Oh please, don’t leave me home with electricity & running water.
My kids: what are we having for…
ME: LEFTOVERS
A grown man smelling like baby powder stood next to me today.
My maternal instincts have never been so confused.
I didn’t get a chance to do yoga this morning or any other morning of my life.
[getting out of prison after 10 years]
GUARD: *handing me a paper bag* here are ur things
ME: did none of u monsters feed my tamagotchi
If youre giving mouth-to-mouth, and you don’t want to get germs, you can put a harmonica between your lips and the victim’s
Me: So you’re allergic to avocados?
Her: Yup…
Me: Like a vampire?
Her: No that’s garlic.
Me: Oh, like a werewolf?
Her: No, those are silver bullets.
Me: Not avocado bullets?
Her: Don’t…
Me:
Her: Don’t do it…
Me: Fired from a…
Her: *sigh*
Me: Glockamole…
Her: I hate you
Anyone under the age of 21 should be legally required to end every sentence with the phrase “but there’s a good chance I’m wrong about that”
Love restaurants that put ice cubes in their urinals. Makes me think the ice is a bank vault and my pee is a laser.
how i like to believe my wife sees me when i get a jar open or kill a spider
CUCUMBER 911: What’s your emergency?
CUCUMBER: Please send help! I’m trapped in a jar full of vinegar!
CUCUMBER 911: hmmm, this is a pickle!
did you know you can cancel plans by simply saying “sorry. can’t. i have an avocado that’s ripe.” total legal. even if it’s not true.
ISIS MEMBER: Andy is your western name. what would you like your new, terrorist name to be?
ME: Barry Bombs
[inventing oatmeal]
make sure it never comes out of the bowl once it dries
C’mon now, y’all couldn’t have ALL been picked last for kickball every time, that’s not even mathematically possible
[House hunters]
Pigs: we’d really love a brick house
Wolf realtor: how do we feel about wood tho?
My 2022 Resolutions:
1. Don’t die
2. Race a sloth
3. Develop new trust issues
4. Offend more people by being myself
5. Don’t use hashtags
6. Keep tweeting crap like this
If I was a judge, I’d keep a pile of walnuts with me on the table at all times. If I’m gonna use the gavel, I might as well eat some delicious walnuts.
ME: I have good news & bad news
WIFE: Bad news first
M: We’re out of bananas
W: The good news?
M: *points to monkey in the kitchen*
My trainer says not to drink beer bc it makes you fat.
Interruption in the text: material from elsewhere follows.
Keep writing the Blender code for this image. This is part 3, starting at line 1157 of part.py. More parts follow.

So tonight I’ve had a six pack of red wine.
[crashing my bike]
spin class instructor: how did you do that
Them: But, if you’re both dudes, who’s “the lady” in your relationship?
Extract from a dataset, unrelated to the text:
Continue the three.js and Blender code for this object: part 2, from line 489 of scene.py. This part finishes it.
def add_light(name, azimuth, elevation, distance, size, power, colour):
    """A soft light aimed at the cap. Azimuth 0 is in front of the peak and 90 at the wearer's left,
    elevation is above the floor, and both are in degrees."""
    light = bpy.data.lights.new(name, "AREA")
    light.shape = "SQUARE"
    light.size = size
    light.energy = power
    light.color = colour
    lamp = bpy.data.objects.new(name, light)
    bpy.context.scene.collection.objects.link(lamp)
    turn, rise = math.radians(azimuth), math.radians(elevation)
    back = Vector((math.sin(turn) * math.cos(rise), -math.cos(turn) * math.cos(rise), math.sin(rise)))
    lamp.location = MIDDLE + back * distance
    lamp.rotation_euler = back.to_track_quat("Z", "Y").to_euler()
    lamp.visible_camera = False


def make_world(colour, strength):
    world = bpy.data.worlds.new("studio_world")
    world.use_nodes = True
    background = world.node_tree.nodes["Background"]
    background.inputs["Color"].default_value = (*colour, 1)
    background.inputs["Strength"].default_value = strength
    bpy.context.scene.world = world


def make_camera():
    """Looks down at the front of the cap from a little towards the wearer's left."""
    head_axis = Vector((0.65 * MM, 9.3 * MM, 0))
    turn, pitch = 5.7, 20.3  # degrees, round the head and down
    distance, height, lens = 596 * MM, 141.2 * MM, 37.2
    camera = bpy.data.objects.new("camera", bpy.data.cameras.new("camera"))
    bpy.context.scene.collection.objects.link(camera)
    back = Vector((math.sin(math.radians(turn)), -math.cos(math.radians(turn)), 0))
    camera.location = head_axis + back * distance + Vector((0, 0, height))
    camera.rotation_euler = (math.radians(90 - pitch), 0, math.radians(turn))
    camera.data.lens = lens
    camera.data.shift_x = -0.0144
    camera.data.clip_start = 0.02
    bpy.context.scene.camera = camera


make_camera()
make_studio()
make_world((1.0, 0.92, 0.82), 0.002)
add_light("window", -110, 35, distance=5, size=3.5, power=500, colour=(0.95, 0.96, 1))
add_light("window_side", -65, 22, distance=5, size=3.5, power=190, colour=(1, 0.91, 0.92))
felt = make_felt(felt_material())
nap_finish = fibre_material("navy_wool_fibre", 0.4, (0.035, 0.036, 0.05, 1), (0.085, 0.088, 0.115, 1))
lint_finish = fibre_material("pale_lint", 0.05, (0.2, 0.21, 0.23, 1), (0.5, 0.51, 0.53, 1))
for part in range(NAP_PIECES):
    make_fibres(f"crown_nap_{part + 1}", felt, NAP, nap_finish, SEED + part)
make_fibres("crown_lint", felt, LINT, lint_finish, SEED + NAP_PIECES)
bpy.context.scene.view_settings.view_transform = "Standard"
Me: Janet Jackson. Always.
When a band has Z’s where S’s should be in their name, I’m like, “Woah, watch out! These bad boys aren’t playing by society’s rules.”
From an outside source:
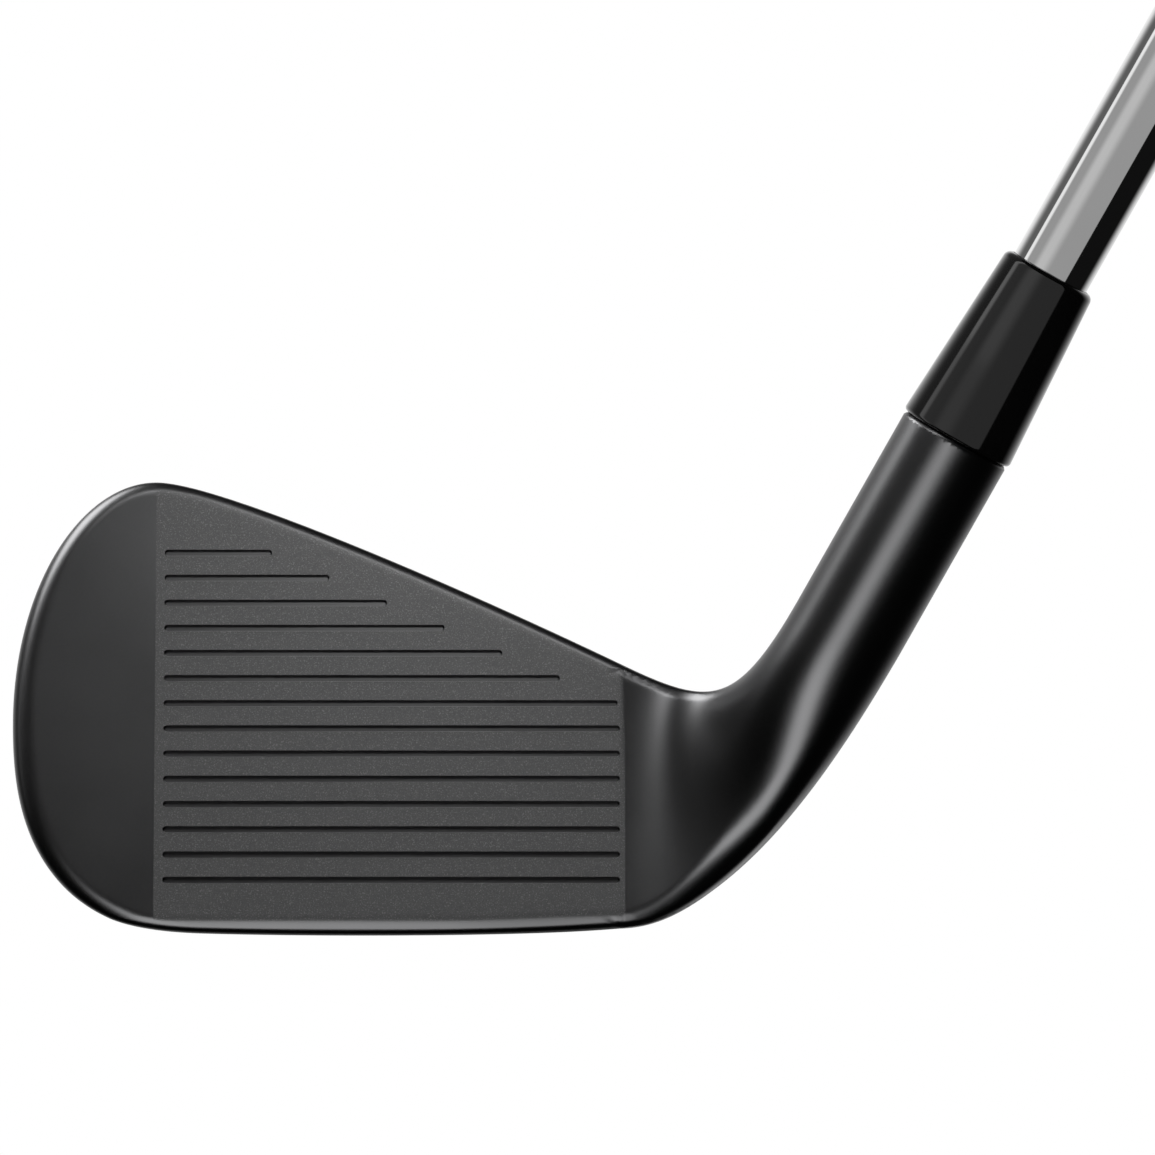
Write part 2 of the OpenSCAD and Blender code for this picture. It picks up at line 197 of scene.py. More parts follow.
class HeadShape:
    """The head's outer surface as a distance, negative inside, in millimetres."""

    lead_y, lead_z = -3.35, 1.3
    sole_width, trail_z = 19, 2.6
    toe_x, toe_z, toe_waist, toe_reach = -76, 52.6, 26, 16.3
    heel_top = (-5.1, 31.8)
    thin, thick, shelf_low, shelf_high = 5.6, 10, 21, 26
    hosel_r, hosel_s, round_s = 6.65, 67, 42
    fan_x, heel_low = -5.7, 1.8
    lead_roll, toe_roll, foot_roll, heel_roll = 0.5, 0.9, 0.7, 8

    def __init__(self, sizes):
        self.edge_r, self.back_r = sizes.edge_radius / MM, sizes.back_radius / MM
        self.sin, self.cos = math.sin(math.radians(sizes.loft)), math.cos(math.radians(sizes.loft))
        self.axis = np.array((AXIS.x, AXIS.z))
        self.side = np.array((-AXIS.z, AXIS.x))
        self.make_outline()
        self.make_fan()

    def make_outline(self):
        """The front outline as a radius for each angle about a centre."""
        tx, tz = self.heel_top
        slope = math.tan(math.radians(25))
        crest = self.toe_x + self.toe_reach
        t = np.linspace(0, 1, 160, endpoint=False)
        top = bezier([(tx, tz), (tx - 20, tz + 20 * slope), (crest + 7, self.toe_z), (crest, self.toe_z)], t)
        a = np.radians(90 + 90 * t)
        toe = np.stack([crest + self.toe_reach * np.cos(a),
                        self.toe_waist + (self.toe_z - self.toe_waist) * np.sin(a)], 1)
        low = bezier([(self.toe_x, self.toe_waist), (self.toe_x, self.toe_waist - 17),
                      (self.toe_x + 6.6, 1.55), (self.toe_x + 22, 0.65)], t)
        sole = bezier([(self.toe_x + 22, 0.65), (self.toe_x + 37, -0.25), (-17.7, 0), (-4.7, 1.7)], t)
        ends = np.array([(tx + 20, tz - 20 * slope), (tx + 1, tz - slope)])
        outline = np.concatenate([[(15, 4.5)], ends, top, toe, low, sole])
        self.centre = np.array((-42, 24))
        arm = outline - self.centre
        angle, radius = np.unwrap(np.arctan2(arm[:, 1], arm[:, 0])), np.hypot(arm[:, 0], arm[:, 1])
        self.turns = np.linspace(angle[0], angle[0] + 2 * math.pi, 6000)
        self.radii = np.interp(self.turns, np.append(angle, angle[0] + 2 * math.pi), np.append(radius, radius[0]))
        lean = np.gradient(self.radii, self.turns) / self.radii
        self.leans = 1 / np.sqrt(1 + lean ** 2)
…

Daughter: Alexa play Let it Go.
Me: when I was your age I had to call the radio station, wait on hold for 30 mins to request a song, then sit by my boom box for an hour with a blank cassette tape for my song to play so I could record it.
Daughter: I don’t know what that means.
My wife just texted that there’s “garlic dread in the freezer”. I’m afraid to look.